Section 56 (1) A Company shall not register a transfer of securities of the company, or interest of a member in the company in the case of a company having no share capital, other than a transfer between persons both of whose names are entered as holders of a beneficial interest in the records of a depository, unless a proper instrument of transfer, in such form as may be prescribed, duly stamped, dated and executed by or on behalf of the transferor and the transferee and specifying the name, address, and occupation, if any, of the transferee has been delivered to the company by the transferor or the transferee within a period of sixty days from the date of execution, along with certificate relating to the securities, or if no such certificate is in existence, along with the letter of allotment of securities.
Procedure for transfer of share in a Private Company
Generally, the article contains detailed provisions regards the procedure for the transfer of shares. Usually following steps shall be followed by a private company to give effect to the transfer of shares:-
- Transferor should give a notice in writing for his intention to transfer his share to the company
- The company in turn should notify to other members as regards the availability of shares and the price at which such share would be available to them
- Such price is generally determined by the directors or the auditors of the company
- The company should also intimate to the members, the time limit within which they should communicate their option to purchase shares on transfer
- If none of the members comes forward to purchase shares can be transferred to an outsider and the company will have no option, other than to accept the transfer
- Get the Share transfer deed in form SH 4 duly executed both by the transferor and the transferee
- The transfer deed should bear stamps accordingly to the Indian Stamp Act and Stamp duty notification in force in the State concerned. The present stamp duty rate for transfer of share is 25 paisa for every one hundred rupees of the value of the share or part thereof. That means for shares valued of Rs. 1050, the stamp duty will be Rs 2.75
- Check that the stamp affixed on the transfer deed is cancelled at the time of or before the signing of the transfer deed
- Signatures of both the parties must be witnessed by a person giving his signature, name and address
- The Share transfer deed should be deposited with the company within 60 days from the date of such execution by or on behalf of both transferor and transferee with attach relevant share certificate or allotment letter.
- After the receipt of share transfer deed , board shall consider the same. If the documentation of transfer of shares is in order, board shall register the transfer by passing a resolution.
Procedure for Transfer of share in a Public Company
Section 58 (2) of the Companies Act 2013, the securities or other interest of any member of a public company shall be freely transferable.

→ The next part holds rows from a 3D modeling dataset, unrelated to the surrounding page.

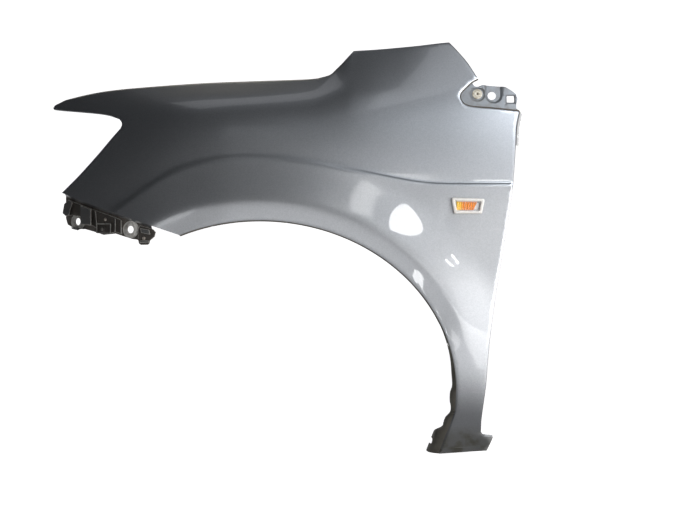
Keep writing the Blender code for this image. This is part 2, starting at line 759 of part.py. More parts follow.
def door_tab_edge():
    """The rear edge between the cowl notch and the top of the door line."""
    return metres(DOOR_TAB_TOP) + behind_arch(DOOR_LINE[:1])


def panel_outline():
    """The stretches of the sheet's outline, clockwise from the front of the hood line."""
    half = RAIL_PAD_LENGTH / 2
    limits = [HOOD[0][0], RAIL_FRONT_X]
    for pad_x, pad_z in metres(RAIL_PADS):
        limits += [pad_x - half, pad_x + half]
    limits.append(HOOD[-1][0])
    stations = outline_stations(limits, EDGE_STEP)
    notch = metres(COWL_NOTCH)
    bracket = metres(BRACKET_OUTLINE)
    tail = [(ARCH_HALF_WIDTH - inset * MM, z * MM) for inset, z in TAIL_INSETS]
    foot = behind_arch(FOOT_LINE)
    arch = arch_points()
    lower = list(reversed(LOWER))
    flange = list(reversed(metres(BUMPER_OUTLINE)))
    rear_x = flange[0][0]
    front_x = flange[-1][0]
    rear_edge = [arch[-1], Vector(lower[0])] + [Vector((rear_x, curve_value(LOWER, rear_x)))]
    front_edge = [Vector((front_x, curve_value(LOWER, front_x))), Vector(LOWER[0])]
    wall = bracket_wall_line()
    return {
        "hood": [Vector((x, curve_value(HOOD, x))) for x in stations],
        "step": smooth_line(metres(COWL_STEP), EDGE_STEP * 0.8),
        "sail": smooth_line(metres(SAIL_TOP), EDGE_STEP),
        "pillar": smooth_line(metres(PILLAR_EDGE), EDGE_STEP),
        "wall_front": [Vector(notch[0])] + wall[:3],
        "bracket": straight_line([wall[2]] + bracket + [wall[-1]], FINE_STEP),
        "wall_rear": [wall[-1], Vector(notch[-1])],
        "door_tab": smooth_line(door_tab_edge(), EDGE_STEP * 0.8),
        "door": smooth_line(behind_arch(DOOR_LINE), EDGE_STEP),
        "foot_end": straight_line(foot, EDGE_STEP),
        "foot": straight_line([foot[-1], tail[-1]], EDGE_STEP),
        "tail": smooth_line(list(reversed(tail)), EDGE_STEP * 0.7),
        "arch": straight_line([tail[0], arch[0]], EDGE_STEP)[:-1] + arch,
        "lower_rear": straight_line(rear_edge, EDGE_STEP),
        "flange": straight_line([rear_edge[-1]] + flange + [front_edge[0]], EDGE_STEP * 0.7),
        "lower_front": straight_line(front_edge, EDGE_STEP),
        "lamp_edge": smooth_line(metres(LAMP_EDGE), EDGE_STEP),
        "tip": smooth_line(metres(TIP_EDGE), EDGE_STEP),
    }


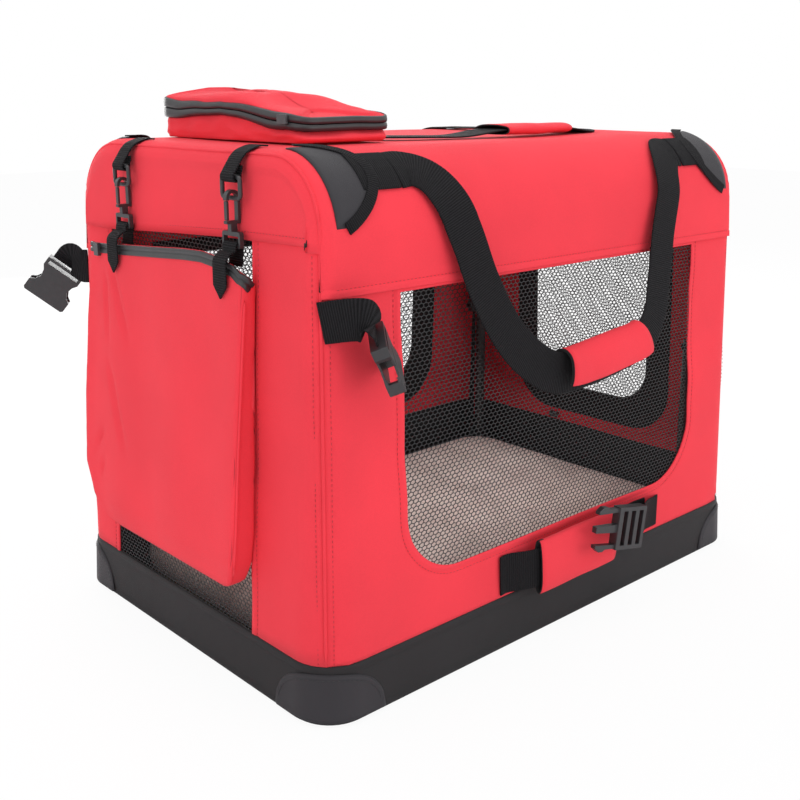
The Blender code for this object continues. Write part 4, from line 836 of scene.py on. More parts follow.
def roof_point(row, mark):
    kind, value, sx = row
    inset, hem_z = 0.0, VALANCE_Z
    if kind == "edge":
        inset = ROOF_EDGE * (1 - math.cos(value))
        hem_z = END_HEM_Z if value > math.radians(45) else VALANCE_Z
    if kind == "flap":
        inset, hem_z = ROOF_EDGE, END_HEM_Z
    y, z = section(mark, hem_z, inset)
    z_end = z
    if kind == "flap":
        z_end = z + (END_HEM_Z - z) * value
    low = 1 - smoothstep((z_end - 0.394) / 0.02)
    out = VALANCE_OUT * low
    if kind == "span":
        x = value * (half_length(z) - ROOF_EDGE)
    elif kind == "edge":
        out *= 1 - 0.7 * smoothstep((value - 0.26) / 0.5)
        x = sx * (half_length(z) - ROOF_EDGE + (ROOF_EDGE + out) * math.sin(value))
    hem_gap = z - hem_z if kind != "flap" else z_end - END_HEM_Z
    if kind == "flap":
        z_end += between(LEFT_HEM, y) * value if sx < 0 else 0.0
        x = sx * (half_length(z_end) + out)
    out += 0.0006 * (1 - smoothstep((hem_gap - 0.0052) / 0.0016))
    out -= 0.0004 * max(0.0, 1 - abs(hem_gap - 0.0064) / 0.0012)
    wave = 0.0016 * noise.noise(Vector((x * 7, y * 9, 4.2)))
    if mark[0] == "flat" and kind == "span":
        wave -= 0.0016 * (1 - (x / 0.27) ** 2) * (1 - (y / 0.126) ** 2)
    if mark[0] == "wall":
        wave *= 0.5
    if kind == "flap":
        x += sx * wave * 0.8
    elif mark[0] == "flat":
        z_end += min(0.0006, wave)
    else:
        angle = mark[1] if mark[0] == "round" else 0.0
        share = math.cos(value) if kind == "edge" else 1.0
        y += mark[2] * (out * share + wave * 0.6) * math.cos(angle)
        z_end += wave * 0.6 * math.sin(angle)
    return Vector((x, y, z_end))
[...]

- Get the Share transfer deed in form SH-4 duly executed both by the transferor and the transferee.
- The transfer deed should bear stamps according to the Indian Stamp Act and Stamp Duty Notification in force in the State concerned. The present rate of transfer of shares is 25 Paise for every one hundred rupees of the value of shares or part thereof. Do not forget to cancel the stamps affixed at the time or before the signing of the transfer deed.
- The signatures of the transferor and the transferee in the share transfer deed must be witnessed by a person giving his signature, name and address.
- Attach the relevant share certificate or allotment letter with the share transfer deed and deliver the same to the company. The share transfer deed should be deposited with the company within sixty (60) days from the date of such execution by or on behalf of the transferor and by or on behalf of the transferee.
- After receipt of share transfer deed, board shall consider the same. If the documentation for transfer of share is in order, board shall register the transfer by passing a resolution.
Persons involved in the transfer
- Subscribers to the memorandum
- Legal Representative, in case of deceased
- Transferor
- Transferee
- Company (Whether listed/ Unlisted
Valuation of shares
As per the pre-emption clause in the Articles, shares are to be offered to other members at a price certified by the directors or auditors. The correctness of such valuation cannot be questioned by the Courts unless there is evidence of inaccurate valuation.
If the valuer has in fact acted negligently and failed to account for all the necessary factors for arriving at the value of shares, the transferor has the right to institute legal proceedings against such valuer for any damages caused due to improper valuation of shares. Ordinarily, the Tribunal does not interfere with the valuation made by experts. Therefore, if the valuation is challenged then there must be sufficient evidence in support to show that the valuation is improper
Legal Validity of Restriction on Transfer of shares of Public Companies
As specified under Section 58(2) of the Act of 2013, the shares of a public company are freely transferable. However, it is also stated that in the proviso to Section 58(2) “any contract or arrangement between two or more persons in respect of the transfer of securities shall be enforceable as a contract.”
The above-mentioned provisions of the Company Act 13 appear to be an attempt to codify the principles laid down in an important judgment of the Bombay High Court in the case of MESSERS HOLDING LIMITED V. SHYAM MADANMOHAN RUIA AND OTHERS, [2010]104SCL293 (Bom), in this case, it stated that:
An agreement by a particular shareholder or between two shareholders relating only to their shares is a consensual arrangement entered into by them, in the exercise of their right of free transferability and it consequently imposes no restriction on transferability…..The concept of free transferability of shares of a public company is not affected in any manner if the shareholder expresses his willingness to sell the shares held by him to another party with the right of first purchase at the prevailing market price at the relevant time. So long as the member agrees to pay such prevailing market price and abides by other stipulations in the Act, Rules, and Articles of Association, there can be no violation. For the sake of free transferability, both the seller and purchaser must agree to the terms of sale.
In another case of VODAFONE INTERNATIONAL HOLDING B.V Vs. UNION OF INDIA (2012) 6SCC613, the Court has taken the view that law can restrict freedom of contract only in cases where it is for some good of the community. The Companies Act or other legislations do not explicitly or impliedly forbid shareholders of a company to enter into agreements as to how they should exercise voting rights attached to their shares.